Males que vêm por bem

Ou, dito doutra forma: há bens que chegam por acaso. Quis o azar que há uns dias atrás, ao fazer as malas um pouco à pressa, deixei para trás o material de leitura… Bom, o aeroporto de Lisboa até tem uma loja da Fnac…

Na dita loja, o material exposto em destaque, basicamente da categoria das “novidades”, não entusiasmava muito. A escolha era entre títulos bombásticos em capas de cores fortes e títulos pindéricos sobre capas pirosas…

Felizmente, lá ao fundo, estava uma estante com edições de bolso e uma coleção muito mais afastada da chamada espuma dos dias… Recordou-me os tempos em que eu ia juntando os trocos para os trocar por edições baratas de capa mole. Hoje eles ainda lá estão vivos na estante, apesar de não muito vistosos e com o papel já muito amarelado.

A escolha recaiu sobre um autor até agora virgem para mim: Machado de Assis e o seu “Dom Casmurro”. A sua função “biblo” na estante não será grande coisa, mas também não foi caro. No fundamental, ufa…! Que bela surpresa e que excelente história tão bem escrita. Uma das coisas boas deste mundo é haver sempre algo extraordinariamente bom, pronto a nos surpreender (desde que não nos baralhemos com o aspeto das capas).

05 novembro 2015

“O que a noite nos fez em muitos anos“

A passadeira mediática é bastante estreita.
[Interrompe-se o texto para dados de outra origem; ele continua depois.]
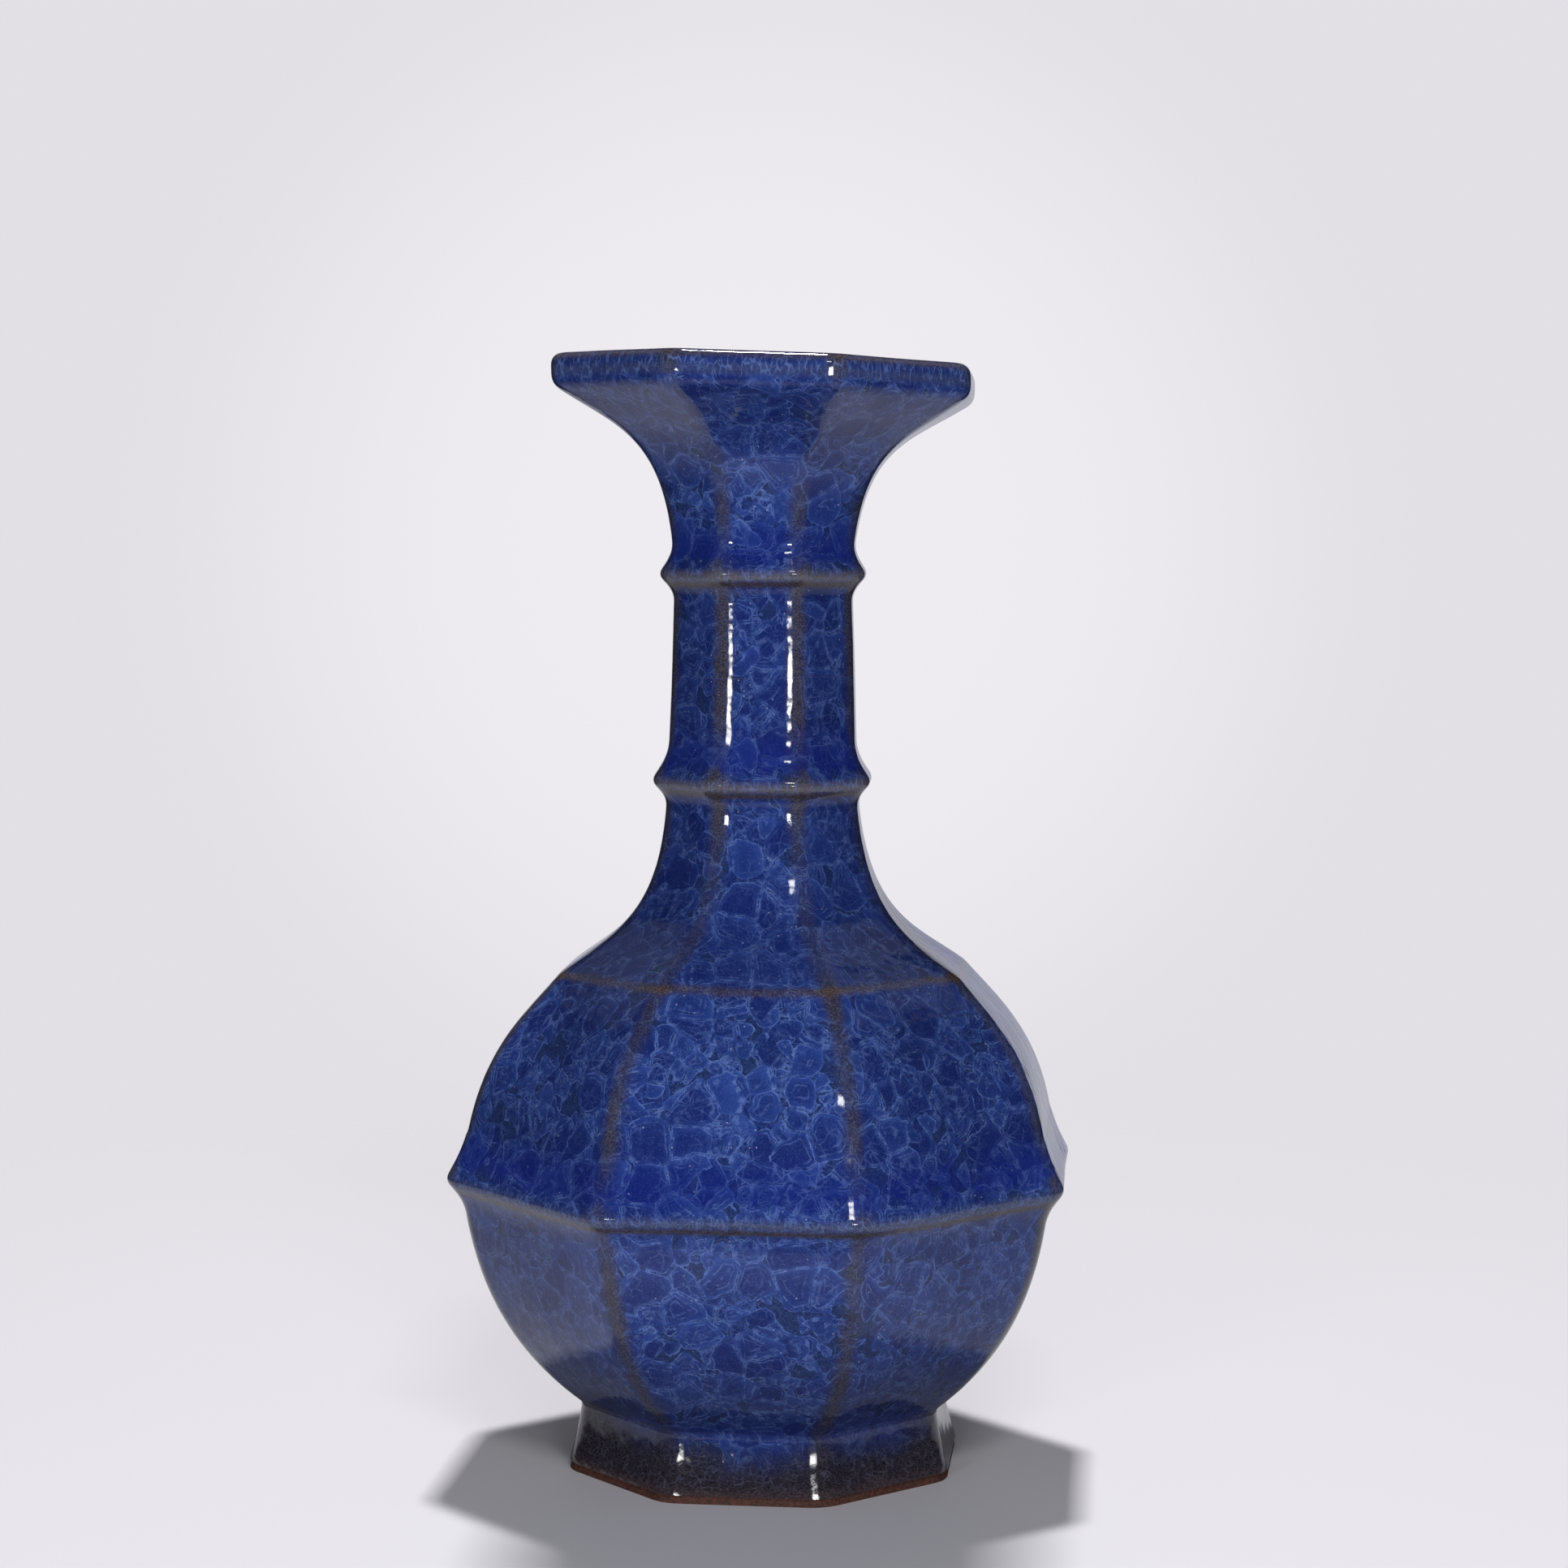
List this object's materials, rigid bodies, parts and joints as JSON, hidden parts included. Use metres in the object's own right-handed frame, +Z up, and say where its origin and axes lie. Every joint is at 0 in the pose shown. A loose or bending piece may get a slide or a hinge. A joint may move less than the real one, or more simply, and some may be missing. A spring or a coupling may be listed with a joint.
{
  "type": "bottle vase",
  "caption": "Faceted bottle vase with a spreading foot, full ridged body, tall ringed neck and wide flared mouth, in crackled blue glaze over brown clay.",
  "frame": {"origin": "middle of the foot, on the ground the vase stands on", "axes": "+Z up along the vase's axis; one flat side faces -Y; +X to the right of that side"},
  "size_m": [0.164, 0.164, 0.3],
  "materials": {
    "crackle_glaze": "deep cobalt blue glaze with layered crackle, thin and grey-brown on edges, high gloss",
    "inner_glaze": "the same blue glaze, plainer inside, high gloss",
    "bare_clay": "unglazed red-brown stoneware, matt",
    "clay": "fired stoneware clay under the glaze",
    "slip": "fired slip in the joints"
  },
  "bodies": {
    "root": {"foot_ring": "bare_clay", "foot_slip": "slip", "base_floor": "clay", "bowl_slip": "slip", "lower_body": "clay", "belly_slip": "slip", "belly_ridge": "clay", "upper_body": "clay", "shoulder_slip": "slip", "neck_base": "clay", "lower_ring_slip": "slip", "lower_neck_ring": "clay", "neck_tube": "clay", "upper_ring_slip": "slip", "upper_neck_ring": "clay", "mouth_trumpet": "clay", "lip_slip": "slip", "lip_rim": "clay", "outer_glaze": "crackle_glaze", "inner_glaze": "inner_glaze", "base_glaze": "inner_glaze"}
  },
  "joints": []
}
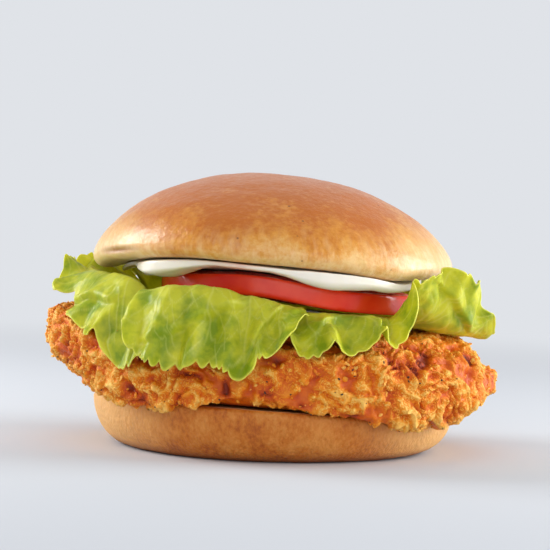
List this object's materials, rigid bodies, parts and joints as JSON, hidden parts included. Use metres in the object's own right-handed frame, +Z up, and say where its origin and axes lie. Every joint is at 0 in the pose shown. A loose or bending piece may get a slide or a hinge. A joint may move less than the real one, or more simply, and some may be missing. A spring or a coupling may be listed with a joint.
{
  "type": "chicken burger",
  "caption": "Crispy fried chicken fillet with torn lettuce, a tomato slice and mayonnaise in a round split bun.",
  "frame": {"origin": "middle of the flat base that the bun heel rests on", "axes": "+Z up through the stack, +X along the long side of the fillet to the right of its shown front, -Y towards that front"},
  "size_m": [0.1364, 0.126, 0.0839],
  "materials": {
    "crown_crust": "egg-washed baked crust, browner at the top, semi-gloss",
    "heel_crust": "baked bun base, matt, with fine pores",
    "fried_crust": "craggy deep-fried crust, golden ridges and red-orange hollows",
    "lettuce": "fresh green leaf, satin, with paler veins",
    "tomato": "wet tomato skin and flesh, glossy",
    "mayonnaise": "thick off-white mayonnaise, glossy"
  },
  "bodies": {
    "root": {"bun_crown": "crown_crust", "bun_heel": "heel_crust", "chicken_fillet": "fried_crust", "tomato_slice": "tomato", "mayonnaise": "mayonnaise", "lettuce_left": "lettuce", "lettuce_right": "lettuce", "lettuce_back": "lettuce", "lettuce_front": "lettuce"}
  },
  "joints": []
}
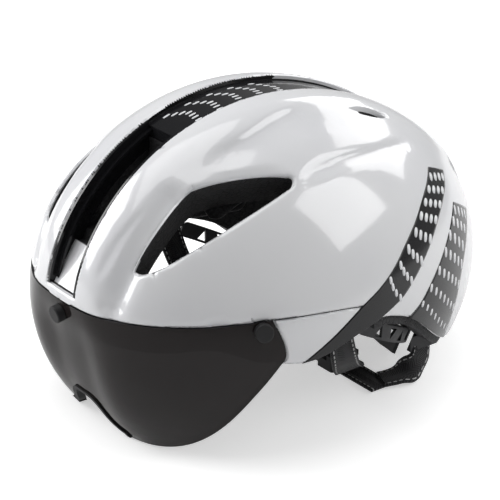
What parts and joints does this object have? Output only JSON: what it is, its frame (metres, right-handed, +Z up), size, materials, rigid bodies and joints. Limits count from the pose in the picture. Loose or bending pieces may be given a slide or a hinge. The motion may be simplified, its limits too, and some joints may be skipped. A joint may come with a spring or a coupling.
{
  "type": "aero time trial helmet",
  "caption": "Rounded short-tail aero bicycle helmet with a wrap-around smoked visor on magnetic buttons, a black vented spine, a dial-fit band and chin straps.",
  "frame": {"origin": "middle of the bounding box on the table plane, on the helmet's mirror plane", "axes": "+Z up, the wearer's face looks along -Y, the wearer's left is +X"},
  "size_m": [0.2018, 0.2643, 0.1658],
  "materials": {
    "white_shell": "glossy",
    "black_gloss": "glossy",
    "black_trim": "matt",
    "foam": "matt",
    "smoked_lens": "glossy",
    "rubber_edge": "matt",
    "magnet_steel": "satin",
    "nylon": "matt",
    "pad_cloth": "soft",
    "webbing": "woven"
  },
  "bodies": {
    "root": {"anchor_front_left": "nylon", "anchor_front_right": "nylon", "anchor_rear_left": "nylon", "anchor_rear_right": "nylon", "brow_grille_left": "black_trim", "brow_grille_right": "black_trim", "brow_pad": "pad_cloth", "buckle_plug": "nylon", "buckle_socket": "nylon", "channel_ramp": "white_shell", "channel_trim_left": "black_trim", "channel_trim_right": "black_trim", "crown_pad_left": "pad_cloth", "crown_pad_right": "pad_cloth", "divider_left": "nylon", "divider_right": "nylon", "foam_liner_front_left": "foam", "foam_liner_front_right": "foam", "foam_liner_rear_left": "foam", "foam_liner_rear_right": "foam", "height_rail": "nylon", "lower_shell": "white_shell", "outer_shell": "white_shell", "rear_pad": "pad_cloth", "shell_magnet_center": "magnet_steel", "shell_magnet_left": "magnet_steel", "shell_magnet_right": "magnet_steel", "side_pad_left": "pad_cloth", "side_pad_right": "pad_cloth", "spine_panel": "black_gloss", "strap_front_left": "webbing", "strap_front_right": "webbing", "strap_keeper": "rubber_edge", "strap_rear_left": "webbing", "strap_rear_right": "webbing", "temple_pad_left": "pad_cloth", "temple_pad_right": "pad_cloth"},
    "visor": {"visor_lens": "smoked_lens", "nose_pad": "rubber_edge", "visor_button_center": "black_gloss", "visor_button_left": "black_gloss", "visor_button_right": "black_gloss", "visor_magnet_center": "magnet_steel", "visor_magnet_left": "magnet_steel", "visor_magnet_right": "magnet_steel"},
    "cradle": {"cradle_frame": "nylon", "dial_cover": "nylon", "nape_pad": "pad_cloth"},
    "dial": {"dial_knob": "nylon", "dial_pinion": "nylon", "dial_screw": "magnet_steel"},
    "arm_left": {"band_arm_left": "nylon"},
    "arm_right": {"band_arm_right": "nylon"},
    "lever_left": {"divider_lever_left": "nylon"},
    "lever_right": {"divider_lever_right": "nylon"}
  },
  "joints": [
    {"name": "visor_pull", "type": "slide", "parent": "root", "child": "visor", "axis": [0, -1, 0], "range_m": [0, 0.08]},
    {"name": "cradle_height", "type": "slide", "parent": "root", "child": "cradle", "axis": [0, 0.4695, 0.8829], "range_m": [-0.012, 0]},
    {"name": "dial_turn", "type": "hinge", "parent": "cradle", "child": "dial", "pos_m": [0, 0.01183, 0.05995], "axis": [0, 0.8829, -0.4695], "range_deg": [0, 228.55]},
    {"name": "arm_left_slide", "type": "hinge", "parent": "cradle", "child": "arm_left", "pos_m": [0, 0.0076, 0.052], "axis": [0, 0.4695, 0.8829], "range_deg": [0, 12]},
    {"name": "arm_right_slide", "type": "hinge", "parent": "cradle", "child": "arm_right", "pos_m": [0, 0.0076, 0.052], "axis": [0, 0.4695, 0.8829], "range_deg": [-12, 0]},
    {"name": "lever_left_flip", "type": "hinge", "parent": "root", "child": "lever_left", "pos_m": [0.0295, 0.0336, 0.0075], "axis": [0, 1, 0], "range_deg": [0, 75]},
    {"name": "lever_right_flip", "type": "hinge", "parent": "root", "child": "lever_right", "pos_m": [-0.0295, 0.0336, 0.0075], "axis": [0, -1, 0], "range_deg": [0, 75]}
  ],
  "couplings": [
    {"joint": "arm_left_slide", "follows": "dial_turn", "ratio": 0.0525},
    {"joint": "arm_right_slide", "follows": "dial_turn", "ratio": -0.0525}
  ]
}
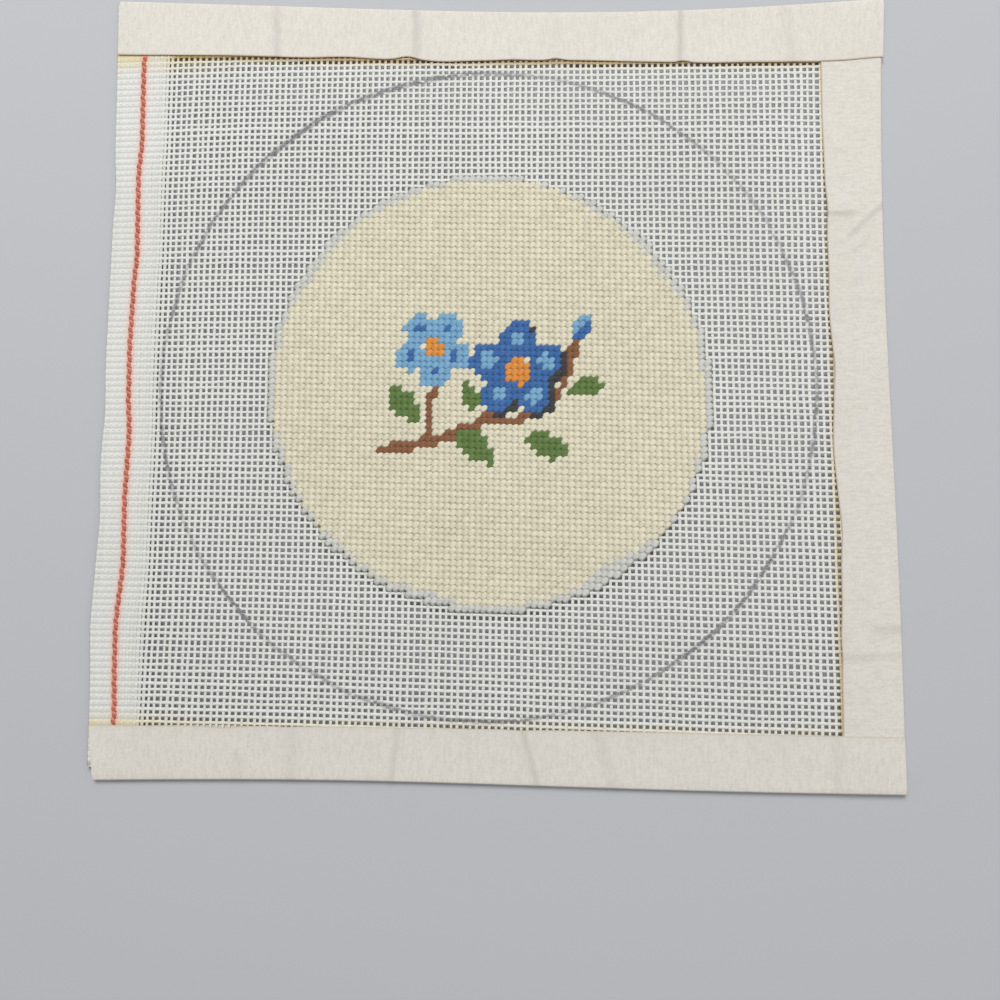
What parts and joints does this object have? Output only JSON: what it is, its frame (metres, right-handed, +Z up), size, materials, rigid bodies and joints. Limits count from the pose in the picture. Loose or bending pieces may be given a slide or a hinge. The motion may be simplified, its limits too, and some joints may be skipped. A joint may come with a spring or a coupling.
{
  "type": "needlepoint canvas panel",
  "caption": "Flat square of open-weave cotton needlepoint canvas with a wool-stitched round in the middle, selvedge on the left and paper tape folded over the other edges.",
  "frame": {"origin": "under the middle of the panel, level with the surface it lies on", "axes": "+Z up out of the stitched face, +Y towards the top edge of the picture, +X towards the taped side edge, with the selvedge at -X"},
  "size_m": [0.1814, 0.1822, 0.0036],
  "materials": {
    "canvas_cotton": "starched open mono weave of white cotton thread",
    "wool_ground": "matte cream wool in slanting tent stitches",
    "wool_back": "matte wool, long slanting stitches of the back face",
    "paper_tape": "off-white creped paper tape, matte, a little yellowed at its edges",
    "wool_rim": "matte pale grey wool",
    "wool_blue": "matte royal blue wool",
    "wool_pale_blue": "matte pale blue wool",
    "wool_black": "matte black wool",
    "wool_orange": "matte orange wool",
    "wool_green": "matte leaf green wool",
    "wool_brown": "matte brown wool",
    "tracer_thread": "twisted coral red cotton in the selvedge"
  },
  "bodies": {
    "root": {"canvas": "canvas_cotton", "stitches_front": "wool_ground", "stitches_back": "wool_back", "tape_top": "paper_tape", "tape_right": "paper_tape", "tape_bottom": "paper_tape"}
  },
  "joints": []
}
Não comporta um único tema de cada vez, mas pouco menos. Esse tema pode ser um cataclismo algures, um escândalo qualquer ou simplesmente um ministro visto com as meias rotas. O certo é que, num dado momento, há um tema quente em destaque, sobre o qual muito se fala e comenta, até ser substituído pelo seguinte. Há quem fale na espuma dos dias, mas, reconheçamos, muitas vezes é mais uma lama revolta que nos turva a visão e distrai, impedindo-nos de apreciar outros valores mais perenes.


E, por vezes, há uma morte, em geral não planeada, que brevemente faz subir à ribalta uma pessoa e uma obra meritosa, até aí obscurecida por essa lama dos dias. Recentemente, foi o caso de Fonseca e Costa, que me fez recordar o filme “Sem sombra de pecado” e o argumento do mesmo de David Mourão Ferreira.

Há muitos anos, ao cheirar livros numa livraria, abri uma antologia poética dele e fui atingido por uma frase: "Olhar de frente o Sol. Assim se aprendem as letras iniciais da Solidão”. Não o larguei mais e trouxe-o para casa, para me deliciar com aquela escrita tão bonita. “Desejei-te pinheiro à beira-mar, para fixar o teu perfil exacto”.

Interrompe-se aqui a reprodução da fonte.